Antennas, Cables, and Dongles

How to Select an Antenna

It is very important you select the right antenna for the purpose of the station and the type of tags you intend to detect. Antennas are optimized for reception on a particular radio frequency. Since there are multiple tag frequencies, each tag type requires its own antenna; currnetly an antenna optimized to detect Lotek tags on 166.380 Mhz will not detect CTT tags on 434 Mhz, and vice versa. Wherever possible we recommend installing “dual-mode” stations outfitted with antennas and a receiver that can detect tags tags. A dual-frequency antenna is under development, but for the time being, dual-mode stations (those that can listen for more than one frequency, must have two different types of antenna in place.

How Antennas Work

An antenna is a device used to send or receive radio signals, i.e., electromagnetic radiation. This radiation induces a voltage in conductive materials which will vary in magnitude based on the physical dimensions and orientation of the material. The induced voltage oscillates at the same frequency as the electromagnetic radiation and the magnitude of the voltage is proportional to the strength of the radiation. Antennas used in the Motus Network are built (“tuned”) with high precision such that the induced voltage is greatest when exposed to the narrow range of frequencies that Motus tags emit.
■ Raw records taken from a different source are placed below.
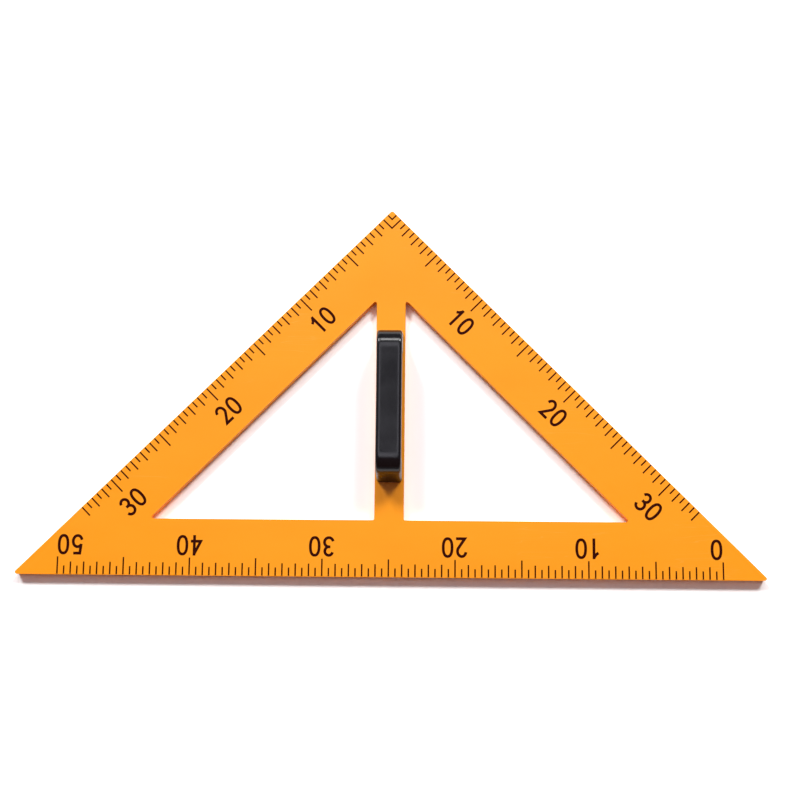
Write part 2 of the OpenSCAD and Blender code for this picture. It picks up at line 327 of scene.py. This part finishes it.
def zinc_steel():
    """Zinc-plated steel, turned and then plated, with a slightly cloudy bloom"""
    material, graph, shader = new_material("zinc_steel")
    where = graph.place()
    bloom = graph.ramp(graph.noise(where, 420.0, 4.0, 0.6), 0.35, 0.7)
    graph.feed(shader.inputs["Base Color"], graph.mix(bloom, ZINC, ZINC_BLOOM))
    graph.feed(shader.inputs["Roughness"], graph.ramp(bloom, 0.0, 1.0, 0.24, 0.42))
    graph.feed(shader.inputs["Normal"], graph.bump(graph.noise(where, 3000.0, 2.0), 0.00001, 0.5))
    shader.inputs["Metallic"].default_value = 1.0
    return material


def floor_paper():
    """White paper with a faint, slightly cool mottling"""
    material, graph, shader = new_material("floor")
    fibre = graph.ramp(graph.noise(graph.place(), 40.0, 3.0), 0.3, 0.7)
    white = (FLOOR_WHITE, FLOOR_WHITE, FLOOR_WHITE, 1.0)
    shade = (FLOOR_WHITE * FLOOR_SHADE, FLOOR_WHITE * FLOOR_SHADE,
             FLOOR_WHITE * (1 + FLOOR_SHADE) / 2, 1.0)
    graph.feed(shader.inputs["Base Color"], graph.mix(fibre, shade, white))
    shader.inputs["Roughness"].default_value = 1.0
    shader.inputs["Specular IOR Level"].default_value = 0.0
    return material


def add_floor():
    mesh = bpy.data.meshes.new("floor")
    corners = [(x * FLOOR_HALF, y * FLOOR_HALF, 0) for x, y in ((-1, -1), (1, -1), (1, 1), (-1, 1))]
    mesh.from_pydata(corners, [], [(0, 1, 2, 3)])
    floor = bpy.data.objects.new("floor", mesh)
    bpy.context.scene.collection.objects.link(floor)
    mesh.materials.append(floor_paper())


# ---- handle: a bow swept through matching stations on its outer and inner profiles ----

def bow_stations():
    """Pairs of points (outer, inner), each (s, z), from the far foot over the grip to the near one.

    Each pair is one section of the bow. The pockets under the grip come back as the numbers of
    their first and last stations.
    """
    crown_r = (CROWN_END - CROWN_START) / math.sin(CROWN_TILT)
    crown_z = HANDLE_H - crown_r * (1 - math.cos(CROWN_TILT))
    lean = math.tan(LEG_LEAN)
    # the shoulder's arc starts where the crown ends and meets the leaning face of the leg
    wide = math.cos(LEG_LEAN) - math.sin(CROWN_TILT)
    tall = math.cos(CROWN_TILT) - math.sin(LEG_LEAN)
    shoulder_r = (FOOT_HALF - CROWN_END - crown_z * lean) / (wide - tall * lean)
    centre_s = CROWN_END - shoulder_r * math.sin(CROWN_TILT)
    centre_z = crown_z - shoulder_r * math.cos(CROWN_TILT)
    shoulder_z = centre_z + shoulder_r * math.sin(LEG_LEAN)
    under = HANDLE_H - GRIP_T
    half = []
    for i in range(LEG_STEPS + 1):                    # the leg, from its foot up
        t = i / LEG_STEPS
        z_out, z_in = shoulder_z * t, (under - INNER_R) * t
        half.append(((FOOT_HALF - z_out * lean, z_out), (GAP_HALF, z_in)))
    for i in range(1, ARC_STEPS + 1):                 # the shoulder and the inner arc
        t = i / ARC_STEPS
        out = LEG_LEAN + (math.pi / 2 - CROWN_TILT - LEG_LEAN) * t
        inn = math.pi / 2 * t
        half.append(((centre_s + shoulder_r * math.cos(out), centre_z + shoulder_r * math.sin(out)),
                     (GAP_HALF - INNER_R + INNER_R * math.cos(inn),
                      under - INNER_R + INNER_R * math.sin(inn))))
    inner_end = half[-1][1][0]
    for i in range(1, CROWN_STEPS * 2 + 1):           # the crown at the end of the grip's top
        tilt = CROWN_TILT * (1 - i / (CROWN_STEPS * 2))
        half.append(((CROWN_START + crown_r * math.sin(tilt),
                      HANDLE_H - crown_r * (1 - math.cos(tilt))),
                     (inner_end - STRAIGHT_INSET * i / (CROWN_STEPS * 2), under)))
    stations = list(half)
    straight = inner_end - STRAIGHT_INSET
    pitch = (straight - WEB_T / 2) * 2 / POCKETS
    pockets = []
    for i in range(POCKETS):                          # the pockets under the straight of the grip
        middle = ((POCKETS - 1) / 2 - i) * pitch
        start = middle + (pitch - WEB_T) / 2
        first = len(stations)
        for k in range(POCKET_STEPS + 1):
            s = start - (pitch - WEB_T) * k / POCKET_STEPS
            out_s = s * CROWN_START / straight
            stations.append(((out_s, HANDLE_H), (s, under)))
        pockets.append((first, len(stations) - 1))
    stations += [((-o[0], o[1]), (-n[0], n[1])) for o, n in reversed(half)]
    return stations, pockets


def bow_ring():
    """One section as (x, side, setback): side 1 is the outer face and 0 the inner one.

    A point lies setback below its face, measured towards the other face. The outer face is
    slightly crowned towards its two rounded edges.
    """
    half = HANDLE_W / 2
    core = half - WALL_T
    sunk = SIDE_CROWN_R * (1 - math.cos(SIDE_CROWN_TILT))
    crown_x = half - OUTER_EDGE_R * (1 - math.sin(SIDE_CROWN_TILT))
    flat_x = crown_x - SIDE_CROWN_R * math.sin(SIDE_CROWN_TILT)
    outer = []
    for i in range(EDGE_STEPS * 2 + 1):
        t = math.pi / 2 + (SIDE_CROWN_TILT - math.pi / 2) * i / (EDGE_STEPS * 2)
        outer.append((half - OUTER_EDGE_R * (1 - math.sin(t)), 1,
                      sunk + OUTER_EDGE_R * (math.cos(SIDE_CROWN_TILT) - math.cos(t))))
    for i in range(1, CROWN_STEPS + 1):
        t = SIDE_CROWN_TILT * (1 - i / CROWN_STEPS)
        outer.append((flat_x + SIDE_CROWN_R * math.sin(t), 1, SIDE_CROWN_R * (1 - math.cos(t))))
    outer.append((flat_x / 2, 1, 0.0))
    inner = []
    for i in range(EDGE_STEPS + 1):
        t = math.pi / 2 * i / EDGE_STEPS
        inner.append((half - INNER_EDGE_R * (1 - math.cos(t)), 0,
                      INNER_EDGE_R * (1 - math.sin(t))))
    inner.append((core, 0, 0.0))
    mirrored = [[(-x, side, setback) for x, side, setback in part] for part in (outer, inner)]
    return (outer + [(0.0, 1, 0.0)] + list(reversed(mirrored[0]))
            + mirrored[1] + list(reversed(inner)))


def add_handle(material):
    stations, pockets = bow_stations()
    ring = bow_ring()
    count = len(ring)
    core = HANDLE_W / 2 - WALL_T
    left, right = (ring.index((x, 0, 0.0)) for x in (-core, core))   # the pockets' two sides
    build = bmesh.new()
    base = Vector((HANDLE_MIDDLE.x, HANDLE_MIDDLE.y, PLATE_TOP))
    rows = []
    for outer, inner in stations:
        outer, inner = Vector(outer), Vector(inner)
        down = (inner - outer).normalized()
        row = []
        for x, side, setback in ring:
            at = outer + down * setback if side else inner - down * setback
            row.append(build.verts.new(base + Vector((x, at.x, max(at.y, 0.0)))))
        rows.append(row)
    in_pocket = {k for first, last in pockets for k in range(first, last)}
    for k in range(len(rows) - 1):
        for i in range(count):
            j = (i + 1) % count
            if k in in_pocket and {i, j} == {left, right}:
                continue
            build.faces.new((rows[k][i], rows[k][j], rows[k + 1][j], rows[k + 1][i]))
    build.faces.new(list(reversed(rows[0])))
    build.faces.new(rows[-1])
    depth = GRIP_T - WALL_T
    for first, last in pockets:
        roof = {}
        for k in range(first, last + 1):
            for i in (left, right):
                roof[k, i] = build.verts.new(rows[k][i].co + Vector((0, 0, depth)))
        for k in range(first, last):
            for i in (left, right):
                build.faces.new((rows[k][i], rows[k + 1][i], roof[k + 1, i], roof[k, i]))
            build.faces.new((roof[k, left], roof[k, right], roof[k + 1, right], roof[k + 1, left]))
        for k in (first, last):
            build.faces.new((rows[k][left], rows[k][right], roof[k, right], roof[k, left]))
    bmesh.ops.recalc_face_normals(build, faces=build.faces)
    mesh = bpy.data.meshes.new("handle_grip")
    build.to_mesh(mesh)
    build.free()
    piece = bpy.data.objects.new("handle_grip", mesh)
    bpy.context.scene.collection.objects.link(piece)
    mesh.materials.append(material)
    add_bevel(piece, HANDLE_BEVEL, HANDLE_SHARP).harden_normals = True
    mesh.shade_smooth()
    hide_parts("handle")
    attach(piece, "root")


# ---- finishing ----

def add_bevel(piece, width, sharp):
    bevel = piece.modifiers.new("rounding", "BEVEL")
    bevel.width = width
    bevel.segments = BEVEL_STEPS
    bevel.limit_method = "ANGLE"
    bevel.angle_limit = sharp
    return bevel


def dress(node, material):
    materials = NODES[node].data.materials
    materials.clear()
    materials.append(material)


add_camera()
add_lamp("lamp_left", -LAMP_AZIMUTH, LAMP_HEIGHT, LAMP_SIZE, LAMP_POWER)
add_lamp("lamp_right", LAMP_AZIMUTH, LAMP_HEIGHT, LAMP_SIZE, LAMP_POWER)
add_lamp("lamp_back", 0.0, BACK_HEIGHT, BACK_SIZE, BACK_POWER)
add_sky()
add_floor()
ink = printing_ink()
steel = zinc_steel()
dress("plate", orange_plastic())
NODES["plate"].modifiers.new("weld", "WELD").merge_threshold = WELD_GAP
add_bevel(NODES["plate"], PLATE_BEVEL, PLATE_SHARP)
add_handle(black_plastic())
for name in NODES:
    if "ticks" in name or "numerals" in name:
        dress(name, ink)
    if "screw" in name:
        dress(name, steel)
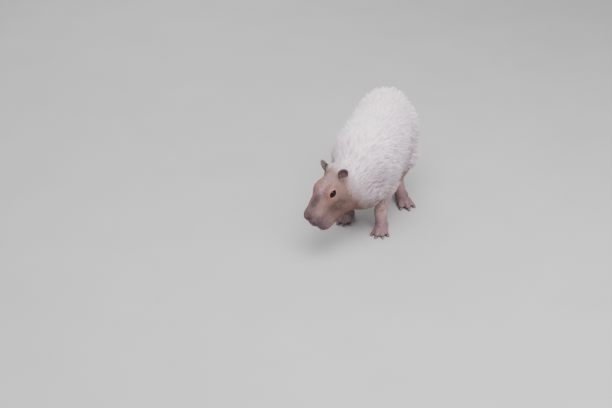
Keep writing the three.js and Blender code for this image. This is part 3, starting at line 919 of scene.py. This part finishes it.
def horn_claw():
    """Dark hoof-like horn, smooth with fine growth rings and a paler worn tip."""
    material, tree = new_tree("dark_horn")
    rings = noise(tree, object_place(tree), 1, 2.0, 0.5, stretch=(6, 1.2, 6))
    worn = spread(tree, weight(tree, "along"), 0.6, 1.0)
    colour = over(tree, linear("2e2527"), spread(tree, rings, 0.4, 0.65), "463a3a")
    colour = over(tree, colour, times(tree, worn, 0.7), "7b6a62")
    height = node(tree, "ShaderNodeBump", {"Strength": 0.4, "Distance": 0.0005, "Height": rings})
    return finished(material, colour, 0.42, height=height)


def whisker_hair():
    """Stiff bristle, dark at the root and pale at the tip, with a soft gloss."""
    material, tree = new_tree("whisker_bristle")
    return finished(material, over(tree, linear("5c4a48"), weight(tree, "along"), "b5a39c"), 0.45)


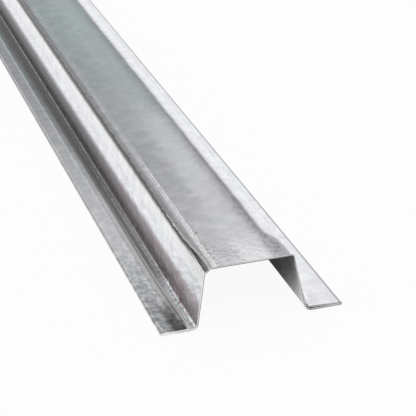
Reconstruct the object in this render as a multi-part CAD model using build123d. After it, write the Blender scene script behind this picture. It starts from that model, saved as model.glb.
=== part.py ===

Antennas can also be shaped to select for radiation from specific directions and orientations.
Each antenna has a theoretical radiation pattern which represents its range in 3D space. We use the radiation pattern to predict the distance and direction we can receive signals from radio transmitters. Omnidirectional (‘omni’) antennas, as the name suggests, have a uniform radiation pattern that is emitted perpendicular to its axis. The thin wire attached to Lotek and CTT tags is a type of omni antenna. When used on a receiver, omni antennas provide presence/absence information, typically within a short range. This makes them ideal for fine scale studies and are indeed used with CTT SensorNodes to create a high-resolution grid.
Left: A torus, representing the electromagnetic radiation pattern of an omnidirectional antenna (CC BY-SA 3.0, source: Wikipedia). Right: Cross-sectional view of a half-wave omni-directional antenna (public domain, source: Wikipedia).
Yagi-Uda (‘Yagi’) antennas are a type of directional antenna that are the most commonly used antenna in the Motus network. Their radiation pattern is directed into a beam which varies in length and width based on the number of ‘directing elements’ with a greater number of elements resulting in a longer, narrower beam. A 9-element Yagi antenna, for instance, can theoretically provide tag detections from 15 km away at 166.380 MHz, but this will vary widely in reality, based on the landscape and atmospheric conditions. Yagi antennas are favorable for most applications since they can be used to create receiver ‘fences’ or ‘grids’ with fewer stations than an omni antennas could. In addition, multiple Yagi antennas on a single station can be used to infer flight direction based on the timing of detection across each antenna.
A variety of antenna options exist for VHF/UHF telemetry. To date, collaborators have used 3, 5, 6, and 9-element Yagi directional antennas, and omni-directional antennas. Generally the greater the number of elements, the longer the detection range and more narrow the detection beam. The fewer the elements, the shorter the detection range, but the broader the detection beam. Omni-directional antennas are best suited for determining species presence-absence patterns (e.g. seabirds at a colony), or for detecting birds in close proximity to stations (within a few hundred metres), not suited for providing directional information (e.g. departure directions of songbirds from a stopover site).
Large Yagi antennas are useful for making receiver fences and grids since they can be spaced as far as 30 km apart with antennas pointing towards each other to capture animals passing in between. Mid-sized Yagi antennas provide a compromise between distance and “field of view”, or width of the detection beam. Small Yagi antennas are typically used for manual tracking, or for monitoring animals within a small study area. CTT Nodes have small omni antennas with a line-of-sight (LOS) range of around 1.4 km which if distributed in a grid can provide highly accurate location estimates. See array design above.

Ordering Antennas

When ordering antennas and cables, it is important to ensure:
    1.
    Connectors between the coaxial cable, antennas, and receiver are compatible.
    2.
    The impedance rating of all cables, connectors, and dongles are the same (50 Ohms).
    3.
    Cable type is suitable for the length needed.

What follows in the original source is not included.